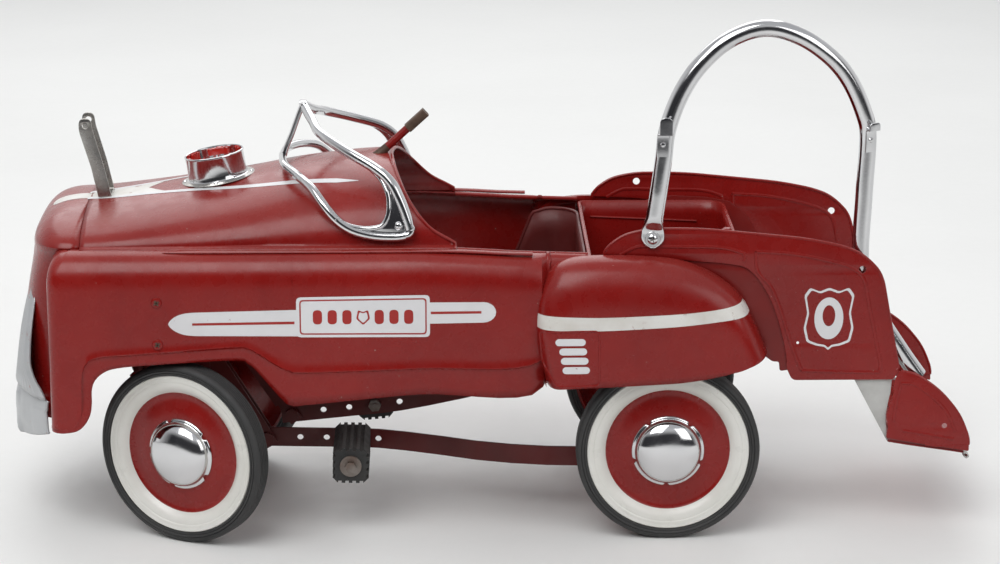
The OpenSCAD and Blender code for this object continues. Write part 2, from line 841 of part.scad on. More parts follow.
// Rubber pedal block: a square with cut corners and ribs on its four faces.
module pedal(left) {
    half = 20;
    cut = 6;
    ribs = 3;
    function turned(p, a) = [p[0] * cos(a) - p[1] * sin(a), p[0] * sin(a) + p[1] * cos(a)];
    pitch = 2 * (half - cut) / (2 * ribs + 1);
    face = [for (i = [0:2 * ribs + 1]) each
        let (x = -half + cut + i * pitch, low = half - 2.5, even = i % 2 == 0)
        even ? [[x, half], [x + 0.01, low]] : [[x - 0.01, low], [x, half]]];
    color(black)
        at_strap(left)
            difference() {
                translate([strap_len - pedal_step, pedal_y1, 0])
                    rotate([90, 0, 0])
                        linear_extrude(height = pedal_y1 - pedal_y0)
                            polygon([for (a = [0:90:270]) each
                                [for (i = [len(face) - 1:-1:0]) turned(face[i], a)]]);
                y_bar(strap_len - pedal_step, pedal_y0 - 1, pedal_y1 + 1, 0, 3.4 + fit);
            }
}

hood_cowl();
nose_panel();
grille();
front_bumper();
body_side(true);  // body_side_left
body_side(false);  // body_side_right
rear_fender(true);  // rear_fender_left
rear_fender(false);  // rear_fender_right
side_panel(true);  // side_panel_left
side_panel(false);  // side_panel_right
seat();
rear_tub();
deck_knob();
step_riser();
step_tread();
step_side(true);  // step_side_left
step_side(false);  // step_side_right
windshield_frame();
windshield_screws();
bell_bracket();
beacon_base();
beacon_lens_shards();
grab_rail();
ladder_hooks();
rail_bolts();
fender_screws();
front_crossmember();
axle_stirrup(true);  // axle_stirrup_left
axle_stirrup(false);  // axle_stirrup_right
front_axle_beam();
column_bracket();
steering_column();
spindle(true);  // spindle_left
spindle(false);  // spindle_right
tie_rod();
tyre(0);  // tyre_front_left
tyre(1);  // tyre_front_right
tyre(2);  // tyre_rear_left
tyre(3);  // tyre_rear_right
wheel(0);  // wheel_front_left
wheel(1);  // wheel_front_right
wheel(2);  // wheel_rear_left
wheel(3);  // wheel_rear_right
hubcap(0);  // hubcap_front_left
hubcap(1);  // hubcap_front_right
hubcap(2);  // hubcap_rear_left
hubcap(3);  // hubcap_rear_right
rear_axle();
axle_hanger(true);  // axle_hanger_left
axle_hanger(false);  // axle_hanger_right
pedal_strap(true);  // pedal_strap_left
pedal_strap(false);  // pedal_strap_right
pedal_hanger(true);  // pedal_hanger_left
pedal_hanger(false);  // pedal_hanger_right
pedal(true);  // pedal_left
pedal(false);  // pedal_right
pedal_bolt(true);  // pedal_bolt_left
pedal_bolt(false);  // pedal_bolt_right
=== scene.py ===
"""Looks of a riding toy fire truck with pedals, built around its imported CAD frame.

Shapes are worked out in millimetres and written to the meshes in metres.
+X is the nose, +Y the car's left, +Z up. The origin is on the floor, under the middle.
"""

import json
import math

import bmesh
import bpy
from mathutils import Matrix, Vector
from mathutils.bvhtree import BVHTree


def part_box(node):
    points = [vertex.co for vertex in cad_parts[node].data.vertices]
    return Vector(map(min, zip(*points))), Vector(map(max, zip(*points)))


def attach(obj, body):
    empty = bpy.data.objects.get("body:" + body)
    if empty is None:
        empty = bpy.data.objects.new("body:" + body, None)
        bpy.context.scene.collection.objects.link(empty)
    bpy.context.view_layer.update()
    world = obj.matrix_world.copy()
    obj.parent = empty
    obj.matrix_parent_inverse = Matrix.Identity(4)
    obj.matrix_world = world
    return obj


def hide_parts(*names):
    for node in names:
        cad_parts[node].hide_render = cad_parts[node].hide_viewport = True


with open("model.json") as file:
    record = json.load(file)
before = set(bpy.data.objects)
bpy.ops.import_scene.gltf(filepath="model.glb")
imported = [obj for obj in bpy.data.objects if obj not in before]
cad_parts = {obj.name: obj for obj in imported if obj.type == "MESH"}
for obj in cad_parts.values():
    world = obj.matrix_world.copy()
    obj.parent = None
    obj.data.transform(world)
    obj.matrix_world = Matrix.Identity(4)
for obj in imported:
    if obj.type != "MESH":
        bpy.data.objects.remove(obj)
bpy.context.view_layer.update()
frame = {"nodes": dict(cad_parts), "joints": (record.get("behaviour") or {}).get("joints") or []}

MM = 0.001
SIDES = {"left": 1, "right": -1}
LOW = {name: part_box(name)[0] / MM for name in frame["nodes"]}
HIGH = {name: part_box(name)[1] / MM for name in frame["nodes"]}


# ---------- numbers that the whole body shares ----------

side_y = HIGH["body_side_left"].y          # outer face of the body sides
seam_x = LOW["nose_panel"].x               # joint between the hood and the prow
crease_z = LOW["hood_cowl"].z              # base of the hood
crease_y = HIGH["hood_cowl"].y             # half width of the hood and of the cockpit
fender_y = HIGH["rear_fender_left"].y      # outer face of the rear fenders
fender_in = LOW["rear_fender_left"].y      # inner edge of the rear fenders
panel_y = HIGH["side_panel_left"].y        # outer face of the rear side panels
sheet = 1.4                                # thickness of the pressed steel
shoulder_n = 2.4                           # roundness of the front fender's shoulder
shoulder_drop = 39                         # height of that shoulder
crown = [(122, 406), (174, 401), (219, 394), (264, 384), (343, 371.5), (399, 363), (433, 358.5),
         (445, 357.3)]
cowl_edge = [(0, 104), (12, 102), (25, 98.5), (36, 94), (50, 87), (61, 78), (72, 67), (81, 53),
             (90, 18)]


# ---------- small maths ----------

def lerp(a, b, t):
    """Value a share t of the way from a to b."""
    return a + (b - a) * t


def ease(t):
    """Smooth step from 0 at t = 0 to 1 at t = 1."""
    t = min(1, max(0, t))
    return t * t * (3 - 2 * t)


def lookup(x, table):
    """Straight-line value at x in a table of (x, value) that rises or falls in x."""
    rows = sorted(table)
    if x <= rows[0][0]:
        return rows[0][1]
    for (x0, y0), (x1, y1) in zip(rows, rows[1:]):
        if x <= x1:
            return lerp(y0, y1, (x - x0) / (x1 - x0))
    return rows[-1][1]


def smooth_lookup(x, table):
    """The same, rounded at the table's points."""
    reach = (table[-1][0] - table[0][0]) / 14
    steps = [-1, -0.5, 0, 0.5, 1]
    return sum(lookup(x + reach * s, table) for s in steps) / len(steps)


def power(value, exponent):
    """A power that keeps the value's sign."""
    return math.copysign(abs(value) ** exponent, value)


def spline(points, steps, closed=False):
    """Points on a smooth curve through the given points, of any dimension."""
    p = [Vector(v) for v in points]
    n = len(p)

    def at(i):
        return p[i % n] if closed else p[min(n - 1, max(0, i))]

    out = []
    for i in range(n if closed else n - 1):
        a, b, c, d = at(i - 1), at(i), at(i + 1), at(i + 2)
        for s in range(steps):
            t = s / steps
            out.append(0.5 * (2 * b + (c - a) * t + (2 * a - 5 * b + 4 * c - d) * t * t
                              + (3 * b - a - 3 * c + d) * t ** 3))
    return out if closed else out + [p[-1]]


def even(points, count):
    """The same path with points at equal distances."""
    p = [Vector(v) for v in points]
    lengths = [0]
    for a, b in zip(p, p[1:]):
        lengths.append(lengths[-1] + (b - a).length)
    out = []
    k = 0
    for i in range(count):
        goal = lengths[-1] * i / (count - 1)
        while k < len(p) - 2 and lengths[k + 1] < goal:
            k += 1
        span = lengths[k + 1] - lengths[k] or 1
        out.append(p[k].lerp(p[k + 1], min(1, (goal - lengths[k]) / span)))
    return out


def arc(cx, cy, rx, ry, a0, a1, steps):
    """Points on an ellipse's arc, angles in degrees."""
    turns = [math.radians(lerp(a0, a1, i / steps)) for i in range(steps + 1)]
    return [(cx + rx * math.cos(a), cy + ry * math.sin(a)) for a in turns]


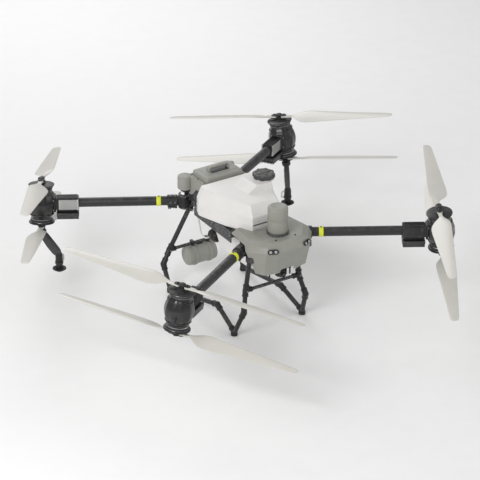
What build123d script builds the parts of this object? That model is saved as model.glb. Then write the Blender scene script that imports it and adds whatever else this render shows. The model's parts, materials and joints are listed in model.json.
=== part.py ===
"""Agricultural spray drone: four folding arms, eight rotors, lift-out tank and battery.

Frame: millimetres, +Z up, nose towards -Y, the aircraft's left side towards +X.
The origin lies on the ground under the middle of the whole machine's box.
"""
import os
from math import atan2, cos, degrees, hypot, radians, sin, tan

from build123d import *

# ---- driving dimensions -------------------------------------------------------
FORE_AFT_SHIFT = 15.645     # moves the body so that the frame's origin is mid length
DECK = 522.0                # height of the motor centres and arm tubes above ground

ARM_ENDS = {
    # hinge and motor positions on the left side, tilt of the motor axis inwards and
    # fore-aft, folded heading, hinge tilt, heading of blade A at rest
    "front": dict(hinge=(162.0, -326.0), motor=(831.0, -736.0), tilt=(7.15, -2.34),
                  folded=62.0, lean=-0.12, blade_heading=58.5),
    "rear": dict(hinge=(127.0, 335.0), motor=(800.0, 736.0), tilt=(5.54, 7.37),
                 folded=-60.0, lean=0.085, blade_heading=-53.0),
}

TUBE_R = 26.0
TUBE_WALL = 3.0
PIN_R = 12.0
RUNNING_GAP = 0.05
KNUCKLE_R = 29.0
KNUCKLE_HALF = 31.0
EAR_T = 9.0
COLLAR_R = 33.0
COLLAR_SPAN = (36.0, 92.0)
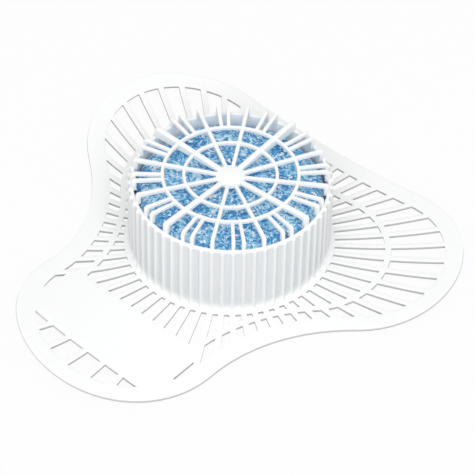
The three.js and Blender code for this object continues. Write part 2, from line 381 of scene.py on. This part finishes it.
def face_outwards(made):
    """Welds points that coincide and turns every face outwards"""
    shape = bmesh.new()
    shape.from_mesh(made.data)
    bmesh.ops.remove_doubles(shape, verts=shape.verts, dist=0.001 * MM)
    bmesh.ops.recalc_face_normals(shape, faces=shape.faces)
    shape.to_mesh(made.data)
    shape.free()
    return made


def round_edges(made, width, segments=2):
    """Rounds the sharp edges, once the piece is settled"""
    bevel = made.modifiers.new("round", "BEVEL")
    bevel.width = width * MM
    bevel.segments = segments
    bevel.limit_method = "ANGLE"
    bevel.angle_limit = math.radians(40)
    return made


def shade_smooth(made, angle=35):
    """Smooth shading, broken where faces meet at more than the angle in degrees"""
    made.data.shade_smooth()
    made.data.set_sharp_from_angle(angle=math.radians(angle))
    return made


def finished(made, material, node):
    """Moves a piece from the origin to the basket's axis, gives it its material, hangs it under the body and
    hides the CAD node it stands in for
    """
    made.data.transform(Matrix.Translation(AXIS))
    made.data.materials.clear()
    made.data.materials.append(material)
    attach(made, BODY)
    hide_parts(node)
    return made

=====

■ GOAL OF THE EXERCISE: Copy every line of the data that holds the string "empty".

■ FINISHED EXERCISE:
    empty = bpy.data.objects.get("body:" + body)
    if empty is None:
        empty = bpy.data.objects.new("body:" + body, None)
        bpy.context.scene.collection.objects.link(empty)
    obj.parent = empty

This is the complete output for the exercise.